Omissão do poder público
O Sindicato dos Trabalhadores em Educação de Santa Catarina afirma que “desde a primeira denúncia atua fortemente no acompanhamento e busca de responsabilização dos agressores da Escola Muquém”, e cobra medidas que garantam a integridade física dos profissionais da educação.
A entidade reforça que a violência contra professores em Santa Catarina se tornou sistêmica e que a omissão do Estado só amplia as agressões.
A liberdade de cátedra está sob ataque.
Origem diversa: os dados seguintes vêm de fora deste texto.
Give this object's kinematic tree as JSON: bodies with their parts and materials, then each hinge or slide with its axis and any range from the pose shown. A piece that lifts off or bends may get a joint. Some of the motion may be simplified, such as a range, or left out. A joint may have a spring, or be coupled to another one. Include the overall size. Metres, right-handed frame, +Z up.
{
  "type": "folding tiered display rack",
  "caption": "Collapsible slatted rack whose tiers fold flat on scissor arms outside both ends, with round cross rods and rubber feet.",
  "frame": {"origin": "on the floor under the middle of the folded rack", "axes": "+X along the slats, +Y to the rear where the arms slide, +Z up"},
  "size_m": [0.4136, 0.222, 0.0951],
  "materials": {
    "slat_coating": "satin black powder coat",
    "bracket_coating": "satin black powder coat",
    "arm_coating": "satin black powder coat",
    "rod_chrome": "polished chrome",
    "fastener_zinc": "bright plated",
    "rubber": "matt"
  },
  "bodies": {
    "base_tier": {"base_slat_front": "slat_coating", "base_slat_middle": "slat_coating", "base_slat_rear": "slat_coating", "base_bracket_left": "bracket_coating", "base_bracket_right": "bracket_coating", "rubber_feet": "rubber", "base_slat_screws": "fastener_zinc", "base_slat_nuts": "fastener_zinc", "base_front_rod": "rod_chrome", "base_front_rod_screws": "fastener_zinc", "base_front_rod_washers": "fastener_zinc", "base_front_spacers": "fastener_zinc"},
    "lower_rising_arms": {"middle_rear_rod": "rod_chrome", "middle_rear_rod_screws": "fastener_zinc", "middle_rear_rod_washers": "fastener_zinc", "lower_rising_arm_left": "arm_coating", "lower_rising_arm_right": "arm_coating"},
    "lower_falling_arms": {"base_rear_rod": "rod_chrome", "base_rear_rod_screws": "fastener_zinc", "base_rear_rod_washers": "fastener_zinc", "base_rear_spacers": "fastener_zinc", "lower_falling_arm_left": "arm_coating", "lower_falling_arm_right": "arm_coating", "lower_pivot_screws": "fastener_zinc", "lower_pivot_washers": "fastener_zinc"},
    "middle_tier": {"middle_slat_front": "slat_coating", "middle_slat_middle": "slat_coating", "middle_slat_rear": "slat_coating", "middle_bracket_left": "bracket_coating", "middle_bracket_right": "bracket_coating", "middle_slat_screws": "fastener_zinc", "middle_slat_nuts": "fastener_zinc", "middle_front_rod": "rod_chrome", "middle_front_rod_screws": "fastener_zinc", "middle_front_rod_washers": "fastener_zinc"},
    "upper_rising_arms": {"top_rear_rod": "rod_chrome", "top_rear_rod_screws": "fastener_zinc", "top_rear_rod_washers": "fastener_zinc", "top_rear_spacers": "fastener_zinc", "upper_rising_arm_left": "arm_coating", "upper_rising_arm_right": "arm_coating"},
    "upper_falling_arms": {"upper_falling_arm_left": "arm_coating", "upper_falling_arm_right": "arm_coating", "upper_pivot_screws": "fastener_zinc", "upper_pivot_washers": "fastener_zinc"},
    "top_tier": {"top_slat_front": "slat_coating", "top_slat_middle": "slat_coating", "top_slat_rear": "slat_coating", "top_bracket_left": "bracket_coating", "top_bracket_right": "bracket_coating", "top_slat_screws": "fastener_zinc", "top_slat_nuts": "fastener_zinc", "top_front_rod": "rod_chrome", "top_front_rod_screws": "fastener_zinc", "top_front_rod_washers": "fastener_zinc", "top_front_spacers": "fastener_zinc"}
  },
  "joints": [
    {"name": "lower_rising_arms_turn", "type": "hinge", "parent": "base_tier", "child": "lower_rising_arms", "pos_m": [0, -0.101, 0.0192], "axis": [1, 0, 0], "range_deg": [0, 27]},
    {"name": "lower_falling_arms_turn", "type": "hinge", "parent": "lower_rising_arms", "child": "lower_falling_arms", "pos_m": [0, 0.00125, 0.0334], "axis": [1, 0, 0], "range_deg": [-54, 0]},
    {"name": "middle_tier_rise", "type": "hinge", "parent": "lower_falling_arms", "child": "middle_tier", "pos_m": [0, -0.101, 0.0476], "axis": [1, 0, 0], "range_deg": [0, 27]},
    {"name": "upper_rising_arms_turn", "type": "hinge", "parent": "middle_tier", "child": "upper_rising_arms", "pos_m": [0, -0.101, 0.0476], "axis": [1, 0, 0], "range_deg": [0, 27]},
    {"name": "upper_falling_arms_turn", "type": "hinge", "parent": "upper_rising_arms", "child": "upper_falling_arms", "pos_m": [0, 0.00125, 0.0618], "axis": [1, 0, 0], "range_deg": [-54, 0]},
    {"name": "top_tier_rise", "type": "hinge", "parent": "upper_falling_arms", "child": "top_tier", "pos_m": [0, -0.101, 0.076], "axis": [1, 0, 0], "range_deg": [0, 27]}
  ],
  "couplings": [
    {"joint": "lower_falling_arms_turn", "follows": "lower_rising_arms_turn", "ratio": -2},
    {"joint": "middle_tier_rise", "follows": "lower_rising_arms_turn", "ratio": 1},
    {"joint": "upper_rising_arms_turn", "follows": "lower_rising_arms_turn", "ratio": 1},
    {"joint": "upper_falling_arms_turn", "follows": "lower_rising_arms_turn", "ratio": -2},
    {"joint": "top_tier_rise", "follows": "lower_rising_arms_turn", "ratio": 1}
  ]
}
É urgente uma política pública de proteção aos educadores
afirma o Sindicato.
Para Andrei, o Estado não cumpre seu papel.
Não nos protege, nos transforma em réus.
Juliana acrescenta:
Estamos vivendo um linchamento público dentro da comunidade escolar.
Cecília teme que a história se repita com outros educadores. Ela e os colegas acreditam que não se trata apenas de um caso isolado, mas de um laboratório de perseguição que já se repete em outras escolas do país.
Procurada pelo Brasil Fora da Caverna, a diretora da Escola de Muquém disse que apenas a Secretaria de Educação poderia falar com a imprensa. A reportagem contatou a Secretaria em 19 de agosto, mas não foi respondida até o fechamento.
O Ministério Público de Santa Catarina, por sua vez, disse que não pode divulgar informações sobre procedimentos envolvendo crianças e adolescentes, mas afirmou que a 25ª Promotoria “tem atuado junto à comunidade escolar para melhorar o relacionamento interpessoal e auxiliar na resolução de conflitos”, e que, “no caso da escola citada, houve conflitos, mas foram devidamente solucionados”.
O BFC apurou que Manoel Abílio Pacífico responde a pelo menos seis processos criminais, quase todos relacionados à perseguição de profissionais da Escola Muquém. Apesar do histórico de violência, em setembro de 2025, ele assumiu a presidência do Conselho Comunitário de Segurança (Conseg) do Rio Vermelho — o mesmo bairro da escola.
A posse de Manoel, denunciada por moradores como irregular, já que não houve edital de chamamento público, ainda precisa ser homologada pela Secretaria de Segurança Pública, que foi procurada mas não respondeu até o fechamento. Manoel Abílio Pacífico também foi contatado e não respondeu aos questionamentos.